That's interesting. I have a few Taklon and nylon brushes. Taklon holds paint fine, but the hairs are thinner and won't leave equally pronounced marks. The 'bright' hog brushes have this characteristic that they may remove paint, but many artists use this to an advantage. They are designed to cover an area by making many short strokes, thus increasing the colour 'vibration' in the paint layer. Many artists buy only 'flat' hog brushes, which have longer hairs and are easier to handle. But as they are worn down, they become 'bright' brushes, which are useful, also.

In my view, brush marks, as well as other structural elements, are very important. It leaves the artist's signature on the painting. Many art experts can determine only from the brush marks which artist has likely painted it. The tactile aspect is valuable because it makes the painting more _material_, that is, it is not merely a _representation_ of something else, but is a material object in its own right. 

This tactile aspect is evident in old still lifes, but in another way.

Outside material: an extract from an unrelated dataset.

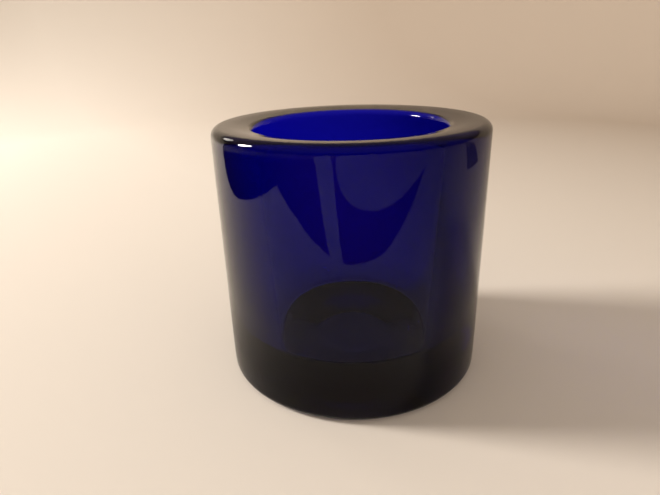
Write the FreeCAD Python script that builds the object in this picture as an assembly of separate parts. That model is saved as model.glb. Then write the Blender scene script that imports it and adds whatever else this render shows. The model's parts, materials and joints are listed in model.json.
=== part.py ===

Below painting is by Luis Meléndez (1716–1780). The Old Masters tried to create an illusion that was even more real than everyday reality, so that one almost wants to snatch a piece of cheese from the painting. 

However, most people, today, aren't prepared to make this enormous effort, and that's why it's important to make the painting tangible by other means. Braque added sand to his paintings, and he use much pastose paint. Interestingly, he sometimes used a lead pen, because he liked that the drawing showed through.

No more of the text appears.